Trump’s Little America

In one of the Wizard of Oz novels, little Dorothy and her companions are on the yellow brick road when they suddenly find the way blocked by a wall. No problem: just close your eyes, and you go through without a hassle.

The road on Woody Guthrie’s song “This Land Is Your Land” is also blocked by a wall. On one side it is written “private property,” but there is nothing written on the other side. No walls can stop me “As I walk on the freedom highway.”

America, an imaginary creation of endless freedom and uncontrolled expansion, has always been terrified of walls. “Do not fence me in,” do not keep me inside fences and barriers, says Cole Porter’s song about the unlimited opening of the West (and another classic folk song laments the barbed wire, the new invention that puts an end to free roaming on the border).

America has identified itself as an open space with no external or internal boundaries. It has been a beacon of welcome in the Statue of Liberty (“give me your huddled masses…”), claustrophobically felt the limit set by the Iron Curtain, triumphed with the fall of the Berlin Wall.

Unlimited freedom, expansion and hegemony without borders, the American dream of social mobility — the absence or immateriality of the walls make up many reasons for loving America, and many reasons for fearing it.

So, the Trumpian idea of ​​”making America great again” by closing it with a wall is paradoxical. But it is a paradox that has materialized in reality, with the process to wall off the southern border already begun by the U.S. administration. The four companies that will build it were selected and, in the meantime, also the four prototypes (models) of the wall were chosen, with a key characteristic: to prohibit climbing.

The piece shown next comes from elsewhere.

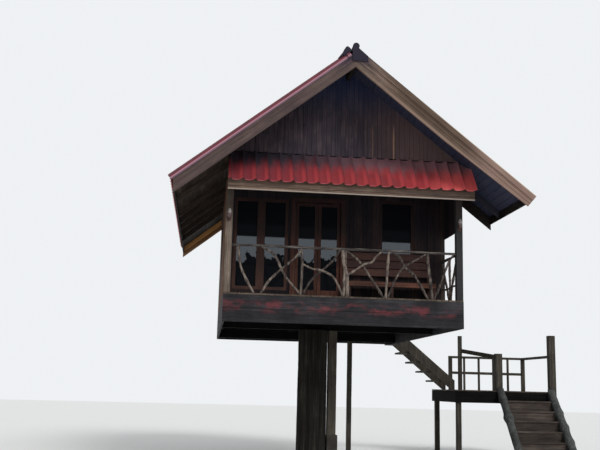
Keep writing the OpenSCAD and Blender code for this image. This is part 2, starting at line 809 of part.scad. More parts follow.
// Caps along the left front verge, cut round the ridge caps' wing, with a thick rim at the top
module verge_caps() {
    x0 = -eave_out - drip;
    cut = (ridge_x - ridge_wing - x0) / cos(roof_pitch) + on_roll * slope - 3;
    end = (ridge_x - 1.5 * ridge_r - x0) / cos(roof_pitch);
    rim = 70;
    color("#8f3a33") house() translate([x0, roof_y0, under_tiles(x0) + seat_gap])
        rotate([0, -roof_pitch, 0]) difference() {
            union() {
                rotate([90, 0, 90]) linear_extrude(end) verge_outline();
                translate([end - rim, 0, 0]) rotate([90, 0, 90]) linear_extrude(rim) verge_outline(28);
            }
            translate([cut, -2 * roll_p, on_roll - 1]) cube([end, 4 * roll_p, cap_t + 1 + 2 * seat_gap]);
        }
}

// One bargeboard on the left side, with two strips that stand proud along its top
module barge(y, out, side) {
    top = [for (x = [-out, ridge_x]) [x, under_tiles(x)]];
    for (strip = [[barge_h, 0], [2 * fillet_h, fillet_out / 2], [fillet_h, fillet_out]])
        along_y(y + side * strip[1], y + side * strip[1] + barge_t,
            [top[0], top[1], top[1] - [0, strip[0]], top[0] - [0, strip[0]]]);
}

// The right board in front is wider at the top, runs further down, is cut square at its end
// and carries a verge board that hides the ends of the tiles
module barge_square(y) {
    foot = 0.72 * barge_h;
    across = [-sin(roof_pitch), cos(roof_pitch)];
    corner = [-eave_out - 10, under_tiles(-eave_out - 10) - foot];
    function end(up) = corner + (foot + up) * cos(roof_pitch) * across;
    bend = 0.13 * floor_w;
    peak = [ridge_x, under_tiles(ridge_x)];
    along_y(y, y + barge_t, [corner, end(0), peak, peak - [0, barge_h],
        [bend, under_tiles(bend) - barge_h]]);
    for (strip = [[2 * fillet_h, fillet_out / 2], [fillet_h, fillet_out]])
        along_y(y - strip[1], y - strip[1] + barge_t, [end(-strip[0]), end(0), peak, peak - [0, strip[0]]]);
    start = ridge_x - ridge_wing - 2;
    along_y(y - verge_out, y - seat_gap, [end(-0.5 * fillet_h), end(verge_board_h),
        [start, under_tiles(start) + verge_board_h], [start, under_tiles(start) - 0.5 * fillet_h]]);
}

module bargeboards_front() {
    color("#8d7f76") house() {
        barge(roof_y0, eave_out, -1);
        mirror_on_ridge() barge_square(roof_y0);
    }
}

module bargeboards_rear() {
    color("#7d6a58") house() {
        barge(roof_y1 - barge_t, eave_out, 1);
        mirror_on_ridge() barge(roof_y1 - barge_t, short_eave_out, 1);
    }
}

// Board over the cut end of the wide right eave
module eave_end_board() {
    top = [for (x = [-eave_out, -short_eave_out]) [x, under_tiles(x)]];
    color("#3b3431") house() mirror_on_ridge() along_y(wide_y1 - barge_t, wide_y1,
        [top[0], top[1], top[1] - [0, barge_h], top[0] - [0, barge_h]]);
}

module eave_board(y0, y1, out) {
    block([-out, y0, under_boards(-out) - eave_board_h], [-out + eave_board_t, y1, under_boards(-out)]);
}

module eave_boards() {
    color("#8d7f76") house() {
        eave_board(roof_y0 + barge_t, roof_y1 - barge_t, eave_out);
        mirror_on_ridge() {
            eave_board(roof_y0 + barge_t, wide_y1 - barge_t, eave_out);
            eave_board(wide_y1, roof_y1 - barge_t, short_eave_out);
        }
    }
}

module gable_panel() { color("#3f3029") house() gable(gable_y, gable_t, plate_z + plate_h); }

// Pent roof over the veranda front

pent_angle = atan2(pent_top_h - pent_low_h, pent_out + gable_y);
pent_x = (floor_w - pent_w) / 2 + 60;

// Everything above the underside of the main roof's boarding, with a small margin
module over_main_roof(y0, y1) {
    z = [for (x = [-eave_out, ridge_x]) under_boards(x) - 4];
    along_y(y0, y1, [[-eave_out, z[0]], [ridge_x, z[1]], [floor_w + eave_out, z[0]],
        [floor_w + eave_out, 2 * z[1]], [-eave_out, 2 * z[1]]]);
}

// The sheet tucks under the main roof at its upper corners
module pent_roof_tiles() {
    run = norm([pent_top_h - pent_low_h, pent_out + gable_y]);
    color("#b3463c") house() difference() {
        translate([pent_x, gable_y, deck + pent_top_h + seat_gap])
            rotate([90 + pent_angle, 0, 0]) linear_extrude(run)
                roll_outline(pent_rolls, pent_w / pent_rolls);
        over_main_roof(-pent_out - 100, gable_y + 100);
    }
}

// Height of the pent tiles' underside at y
function under_pent(y) = deck + pent_top_h - (gable_y - y) * tan(pent_angle);

// Short rafters that stand on the head beam and run out to the fascia
module pent_rafters() {
    y0 = -pent_out + 50 + pent_fascia_t;
    v = 70 / cos(pent_angle);
    n = 5;
    gap = (floor_w - 2 * wall_t - rafter_w) / (n - 1);
    difference() {
        for (i = [0 : n - 1])
            along_x(wall_t + i * gap, wall_t + i * gap + rafter_w,
                [[y0, under_pent(y0)], [gable_y, under_pent(gable_y)],
                 [gable_y, plate_z + plate_h], [post_y, plate_z + plate_h],
                 [post_y, under_pent(post_y) - v], [y0, under_pent(y0) - v]]);
        over_main_roof(-pent_out - 100, gable_y + 100);
    }
}

module pent_fascia() {
    y0 = -pent_out + 50;
    color("#a2968a") house()
        along_x(pent_x + 30, pent_x + pent_w - 30, [[y0, under_pent(y0)],
            [y0 + pent_fascia_t, under_pent(y0 + pent_fascia_t)],
            [y0 + pent_fascia_t, under_pent(y0) - pent_fascia_h], [y0, under_pent(y0) - pent_fascia_h]]);
}

// Stairs and landing

module back_platform() {
    color("#5a4a3c") house() {
        block([back_x0, floor_d, deck - deck_t], [upper_top_x, landing_y1, deck]);
        for (x = [back_x0, upper_top_x - joist_w])
            block([x, floor_d, joist_z], [x + joist_w, landing_y1, deck - deck_t]);
    }
}

// Upper flight, rising towards -X from the landing to the platform behind the room
module upper_flight() {
    x1 = upper_top_x + upper_risers * upper_going;
    drop = stringer_h / cos(atan2(upper_rise, upper_going));
    color("#4a3d33") house() {
        for (y = [upper_y0, upper_y0 + stringer_t + upper_w])
            along_y(y, y + stringer_t, [[upper_top_x, deck], [upper_top_x + upper_going, deck],
                [x1, landing_z + upper_rise], [x1, landing_z],
                [x1 - upper_going * (drop - upper_rise) / upper_rise, landing_z],
                [upper_top_x, deck + upper_rise - drop]]);
        for (i = [1 : upper_risers - 1]) {
            z = landing_z + i * upper_rise;
            block([x1 - (i + 1) * upper_going + 10, upper_y0 + stringer_t, z - tread_t],
                  [x1 - i * upper_going + nosing, upper_y0 + stringer_t + upper_w, z]);
        }
    }
}

landing_x1 = landing_x + landing_w;

module landing_deck() {
    color("#5a4a3c") house() {
        block([landing_x, landing_y, landing_z - deck_t], [landing_x1, landing_y1, landing_z]);
        for (y = [landing_y, landing_y1 - 50])
            block([landing_x, y, landing_z - deck_t - landing_beam_h],
                  [landing_x1, y + 50, landing_z - deck_t]);
        for (x = [landing_x, landing_x1 - 50])
            block([x, landing_y, landing_z - deck_t - landing_beam_h],
                  [x + 50, landing_y1, landing_z - deck_t]);
    }
}

module landing_posts() {
    w = landing_post_w;
    color("#4a3d33") house()
        for (x = [landing_x + 50, landing_x1 - 50 - w], y = [landing_y + 50, landing_y1 - 50 - w])
            block([x, y, 0], [x + w, y + w, landing_z - deck_t]);
}

newel_w = 160;

module landing_rails() {
    w = 90;
    top = landing_z + landing_rail_h;
    newel_x = landing_x + 460;
    left_x = lower_x - newel_w - 5;
    right_x = landing_x1 - w;
    stair_x = landing_x1 - newel_w;
    mid = landing_z + landing_rail_h / 2;
    color("#5b4c40") house() {
        block([newel_x, upper_y0 - w, landing_z], [newel_x + w, upper_y0, landing_z + 1400]);
        block([left_x, landing_y, landing_z], [left_x + newel_w, landing_y + newel_w, top + 60]);
        block([stair_x, landing_y, landing_z], [landing_x1, landing_y + newel_w, landing_z + 1400]);
        block([right_x, landing_y1 - w, landing_z], [landing_x1, landing_y1, top]);
        // Guard rail from the tall newel forward to the one beside the lower flight
        hull() {
            block([newel_x + w - 5, upper_y0 - w, landing_z + 960],
                  [newel_x + w, upper_y0 - 20, landing_z + 1060]);
            block([left_x, landing_y + 50, top - 70], [left_x + 5, landing_y + 120, top + 30]);
        }
        block([newel_x, landing_y1 - w, landing_z], [newel_x + w, landing_y1, top]);
        block([newel_x, landing_y1 - w, top], [right_x + w, landing_y1, top + 60]);
        block([right_x, landing_y, top], [right_x + w, landing_y1 - w, top + 60]);
        block([newel_x + w, landing_y1 - 65, mid], [right_x, landing_y1 - 25, mid + 70]);
        for (i = [1 : 4]) {
            x = newel_x + i * (right_x - newel_x) / 5;
            block([x, landing_y1 - 70, landing_z], [x + 50, landing_y1 - 20, top]);
        }
    }
}

// Lower flight, down towards the front from the landing to the ground
lower_run = lower_risers * lower_going;

// How deep the treads and risers are let into the logs
housing = 25;
nosing = 20;
riser_t = 20;

string_t = 50;

// A log along the nosings on each side, over a board that closes the ends of the steps
module lower_stringers() {
    angle = atan2(landing_z, lower_run);
    len = norm([landing_z, lower_run]);
    low = [landing_y - 1.3 * lower_run, -0.3 * landing_z];
    high = [landing_y, landing_z];
    depth = [0, lower_rise + 80];
    color("#6b5443") house() difference() {
        for (side = [-1, 1]) {
            x = lower_x + lower_w / 2 + side * (lower_w / 2 - housing);
            intersection() {
                union() {
                    translate([x + side * log_d / 2, landing_y - lower_run, 0]) rotate([angle - 90, 0, 0])
                        translate([0, 0, -log_d]) cylinder(d = log_d, h = len + 2 * log_d, $fn = 24);
                    along_x(min(x, x + side * string_t), max(x, x + side * string_t),
                        [low, high, high - depth, low - depth]);
                }
                block([x - 2 * log_d, landing_y - 2 * lower_run, 0],
                      [x + 2 * log_d, landing_y, landing_z + 60]);
            }
        }
        treads();
    }
}

// Treads over closed risers, from one log to the other
module treads() {
    for (i = [1 : lower_risers - 1]) {
        y = landing_y - i * lower_going;
        z = landing_z - i * lower_rise;
        foot = max(0, z - lower_rise - tread_t / 2);
        back = min(landing_y, y + lower_going + riser_t);
        block([lower_x, y - nosing, z - tread_t], [lower_x + lower_w, back, z]);
        block([lower_x, y, foot], [lower_x + lower_w, y + riser_t, z - tread_t / 2]);
    }
}

module lower_treads() { color("#6e3b28") house() treads(); }

trunk_pier();
side_post();
side_post_footing();
rear_post();
floor_beams();
floor_joists();
floor_boards();
deck_edge_front();
deck_edge_sides();
veranda_frame();
front_railing();
side_railings();
post_lamps();
bench();
veranda_side_boards();
front_wall_left();
front_wall_right();
front_wall_over_door();
left_wall();
right_wall();
rear_wall_left();
rear_wall_right();
rear_wall_over_door();
door_frame();
door_leaf_left();
door_leaf_right();
door_glass_left();
door_glass_right();
window_frames();
window_glass();
roof_beams();
rafters();
roof_boards();
roof_tiles_left();
roof_tiles_right();
ridge_caps();
verge_caps();
bargeboards_front();
bargeboards_rear();
eave_end_board();
eave_boards();
gable_panel();
pent_roof_tiles();
pent_fascia();
back_platform();
upper_flight();
landing_deck();
landing_posts();
landing_rails();
lower_stringers();
lower_treads();
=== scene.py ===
# %% [markdown]
# # A small timber house on one trunk pier
# The house stands on a single thick trunk, with a veranda in front, a steep gable roof and stairs at the
# back. The packed CAD model already puts every plate, post and tile sheet in its true place. This notebook
# gives those pieces what a saw, a paintbrush and years outside gave the real ones: single boards, crooked
# branches, overlapping tile sheets, and finishes worn by sun and rain, with light and shade painted into
# them too.

# %% Load the fixed frame
import math

import bpy
import numpy as np
from mathutils import Matrix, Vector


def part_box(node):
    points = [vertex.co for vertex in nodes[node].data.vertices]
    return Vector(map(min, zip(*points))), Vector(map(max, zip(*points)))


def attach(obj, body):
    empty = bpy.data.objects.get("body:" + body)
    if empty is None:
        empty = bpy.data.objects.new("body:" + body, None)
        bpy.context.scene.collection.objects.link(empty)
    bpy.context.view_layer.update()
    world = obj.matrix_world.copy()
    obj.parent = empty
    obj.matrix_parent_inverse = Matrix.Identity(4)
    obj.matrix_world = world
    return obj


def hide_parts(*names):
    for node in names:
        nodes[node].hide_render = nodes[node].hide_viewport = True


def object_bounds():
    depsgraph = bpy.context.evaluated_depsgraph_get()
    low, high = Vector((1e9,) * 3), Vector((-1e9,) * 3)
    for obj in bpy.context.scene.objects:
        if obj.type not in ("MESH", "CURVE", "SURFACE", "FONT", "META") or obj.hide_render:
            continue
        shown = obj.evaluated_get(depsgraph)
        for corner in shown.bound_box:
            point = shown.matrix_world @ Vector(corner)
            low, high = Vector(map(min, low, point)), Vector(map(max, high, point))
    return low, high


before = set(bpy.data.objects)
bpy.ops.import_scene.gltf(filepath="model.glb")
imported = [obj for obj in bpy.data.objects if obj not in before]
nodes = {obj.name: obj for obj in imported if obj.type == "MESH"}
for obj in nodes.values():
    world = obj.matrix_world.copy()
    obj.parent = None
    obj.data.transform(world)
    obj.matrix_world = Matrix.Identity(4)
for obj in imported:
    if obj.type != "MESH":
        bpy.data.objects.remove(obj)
cad_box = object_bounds()
chance = np.random.default_rng(20)
print("the frame holds", len(nodes), "pieces")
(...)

The absence of boundaries that made the world permeable to expansion and American hegemony fell in permeability with respect to the world of an America without hegemony.

Walls and borders always have two faces, they cross in two directions. Jack Kerouac ended the journey on the road breaking the border with Mexico as a Yankee in search of drugs and whores; in the reverse direction, laborers and migrants crossed the Rio Grande and the desert looking for work and wellness.

Trump may have the illusion that the wall will only stop those who rise but will let through those who come down like the Oz wall, and maybe Mexico will not pay the United States back with the same coin; but the wall enters the consciousness, transforms America from a universe into a province. It blankets the sky of imagination, it generates paranoia and fear. In order to feel big, Donald Trump’s America shrinks and goes back in time.

Trump and his world speak today as if it were 1892, when poet Thomas Bailey Aldrich said: “wide open and unguarded stand our gates, and through them presses a wild motely throng” — which would then become the “huddled masses” that the Statue of Liberty welcomed six years later.

More than a century later, the great Latino writer Gloria Anzaldúa warned: “We can no longer afford defenses and fences to be built around us… The whites in power want us colored people to stumble behind our separate tribal walls to kick us out one at a time.”

Now the frightened whites (of all the so-called West) are ridiculed by being locked inside their own tribal wall, in America, as in the Mediterranean, in the Balkans, in the deserts of Libya and Chad. But the sea cannot be stopped with bare hands.

As Trump chooses prototypes to build south-facing barriers, the migrants, emigrants and fugitives flow in both directions through the longest unattended border in the world — to the north with Canada.